Accounting for AI and Users Shaping One Another: The Role of Mathematical Models
Sarah Dean, Evan Dong, Meena Jagadeesan, Liu Leqi
TL;DR
The paper addresses how AI systems and users mutually shape each other, arguing that formal interaction models—mathematical, coupled-dynamical systems—provide a principled way to specify, monitor, anticipate, and control these dynamics. By framing AI-user interactions as coupled state updates $x_t$ and outputs $y_t$ with $x_{t+1}=f(x_t,u_t,w_t)$ and $y_t=g(x_t,u_t,w_t)$, it unifies various domains (notably content recommender systems) under a common language and highlights four use-cases: specification, monitoring, counterfactual analysis, and intervention design. The authors survey the nascent literature in content recommendation, showing how viewer and creator dynamics have been modeled (often with distinct styles such as nonlinear dynamics for viewers and game theory for creators) and identify gaps—particularly in specifying and monitoring interactions and in cross-type integration. They propose design axes (style, granularity, mathematical complexity, measurability) to guide model construction and emphasize opportunities to broaden the scope to multiple interaction types and domains beyond recommender systems. Overall, formal interaction models hold promise to improve AI system design and governance by making the bidirectional effects between AI and users tractable, verifiable, and controllable, with implications for policy, UI design, and engineering practice across AI-enabled ecosystems.
Abstract
As AI systems enter into a growing number of societal domains, these systems increasingly shape and are shaped by user preferences, opinions, and behaviors. However, the design of AI systems rarely accounts for how AI and users shape one another. In this position paper, we argue for the development of formal interaction models which mathematically specify how AI and users shape one another. Formal interaction models can be leveraged to (1) specify interactions for implementation, (2) monitor interactions through empirical analysis, (3) anticipate societal impacts via counterfactual analysis, and (4) control societal impacts via interventions.

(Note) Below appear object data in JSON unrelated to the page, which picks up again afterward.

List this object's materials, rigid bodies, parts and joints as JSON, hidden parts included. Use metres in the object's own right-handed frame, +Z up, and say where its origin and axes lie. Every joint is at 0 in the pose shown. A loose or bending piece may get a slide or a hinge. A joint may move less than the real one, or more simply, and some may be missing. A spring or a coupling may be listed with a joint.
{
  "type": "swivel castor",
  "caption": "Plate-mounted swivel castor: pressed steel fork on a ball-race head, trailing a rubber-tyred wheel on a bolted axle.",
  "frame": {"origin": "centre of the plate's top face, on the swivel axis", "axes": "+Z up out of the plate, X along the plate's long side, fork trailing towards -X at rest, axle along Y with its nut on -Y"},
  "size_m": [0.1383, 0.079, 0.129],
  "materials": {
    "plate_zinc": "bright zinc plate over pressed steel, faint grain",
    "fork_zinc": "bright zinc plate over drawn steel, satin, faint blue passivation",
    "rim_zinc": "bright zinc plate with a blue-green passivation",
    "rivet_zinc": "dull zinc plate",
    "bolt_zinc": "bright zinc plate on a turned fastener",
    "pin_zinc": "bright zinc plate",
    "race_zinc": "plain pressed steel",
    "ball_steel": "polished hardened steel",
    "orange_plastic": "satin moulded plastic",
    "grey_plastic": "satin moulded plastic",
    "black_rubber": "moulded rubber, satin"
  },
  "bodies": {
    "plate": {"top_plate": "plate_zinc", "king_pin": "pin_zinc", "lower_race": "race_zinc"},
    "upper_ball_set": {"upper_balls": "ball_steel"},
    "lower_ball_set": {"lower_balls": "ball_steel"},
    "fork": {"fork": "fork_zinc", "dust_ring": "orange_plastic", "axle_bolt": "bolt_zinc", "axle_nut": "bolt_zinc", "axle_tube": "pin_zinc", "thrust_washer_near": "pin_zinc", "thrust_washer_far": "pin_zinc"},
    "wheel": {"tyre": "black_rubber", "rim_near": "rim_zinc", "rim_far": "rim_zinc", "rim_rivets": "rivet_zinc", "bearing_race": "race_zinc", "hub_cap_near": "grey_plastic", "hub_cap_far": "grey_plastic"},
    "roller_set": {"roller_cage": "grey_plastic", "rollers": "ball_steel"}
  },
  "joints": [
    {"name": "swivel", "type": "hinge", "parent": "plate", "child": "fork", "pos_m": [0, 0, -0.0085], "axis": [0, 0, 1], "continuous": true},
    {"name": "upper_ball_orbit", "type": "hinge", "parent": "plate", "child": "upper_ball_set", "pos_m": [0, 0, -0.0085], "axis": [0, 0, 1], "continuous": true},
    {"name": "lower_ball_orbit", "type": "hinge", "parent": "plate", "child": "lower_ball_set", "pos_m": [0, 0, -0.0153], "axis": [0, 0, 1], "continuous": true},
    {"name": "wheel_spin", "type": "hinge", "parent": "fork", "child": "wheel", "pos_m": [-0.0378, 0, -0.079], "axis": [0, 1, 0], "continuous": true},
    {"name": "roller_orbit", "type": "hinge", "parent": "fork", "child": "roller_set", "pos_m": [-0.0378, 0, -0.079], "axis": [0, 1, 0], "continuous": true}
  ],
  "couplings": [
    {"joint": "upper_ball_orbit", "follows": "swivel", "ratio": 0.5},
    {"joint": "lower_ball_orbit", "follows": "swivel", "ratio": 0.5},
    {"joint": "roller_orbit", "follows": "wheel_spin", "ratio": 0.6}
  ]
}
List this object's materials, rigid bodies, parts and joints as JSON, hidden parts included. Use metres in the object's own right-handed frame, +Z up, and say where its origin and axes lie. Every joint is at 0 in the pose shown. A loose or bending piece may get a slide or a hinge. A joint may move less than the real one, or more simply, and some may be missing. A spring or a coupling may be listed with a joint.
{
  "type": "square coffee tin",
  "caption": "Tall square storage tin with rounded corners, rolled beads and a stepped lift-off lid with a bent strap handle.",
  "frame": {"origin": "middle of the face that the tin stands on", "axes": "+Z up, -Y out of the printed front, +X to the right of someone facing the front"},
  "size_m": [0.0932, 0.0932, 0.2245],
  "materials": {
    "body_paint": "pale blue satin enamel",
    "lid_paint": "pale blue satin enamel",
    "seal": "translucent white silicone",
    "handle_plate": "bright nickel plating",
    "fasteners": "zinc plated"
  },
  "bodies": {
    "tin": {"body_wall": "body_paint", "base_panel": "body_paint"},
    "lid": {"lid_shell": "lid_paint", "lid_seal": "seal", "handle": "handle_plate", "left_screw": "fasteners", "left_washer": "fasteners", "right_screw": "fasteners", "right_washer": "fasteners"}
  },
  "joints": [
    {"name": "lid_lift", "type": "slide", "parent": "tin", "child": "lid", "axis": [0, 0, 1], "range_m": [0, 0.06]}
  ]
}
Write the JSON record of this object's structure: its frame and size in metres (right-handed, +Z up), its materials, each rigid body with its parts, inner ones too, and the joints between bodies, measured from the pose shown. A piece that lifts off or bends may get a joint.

The design space of formal interaction models is vast, and model design requires careful consideration of factors such as style, granularity, mathematical complexity, and measurability. Using content recommender systems as a case study, we critically examine the nascent literature of formal interaction models with respect to these use-cases and design axes. More broadly, we call for the community to leverage formal interaction models when designing, evaluating, or auditing any AI system which interacts with users.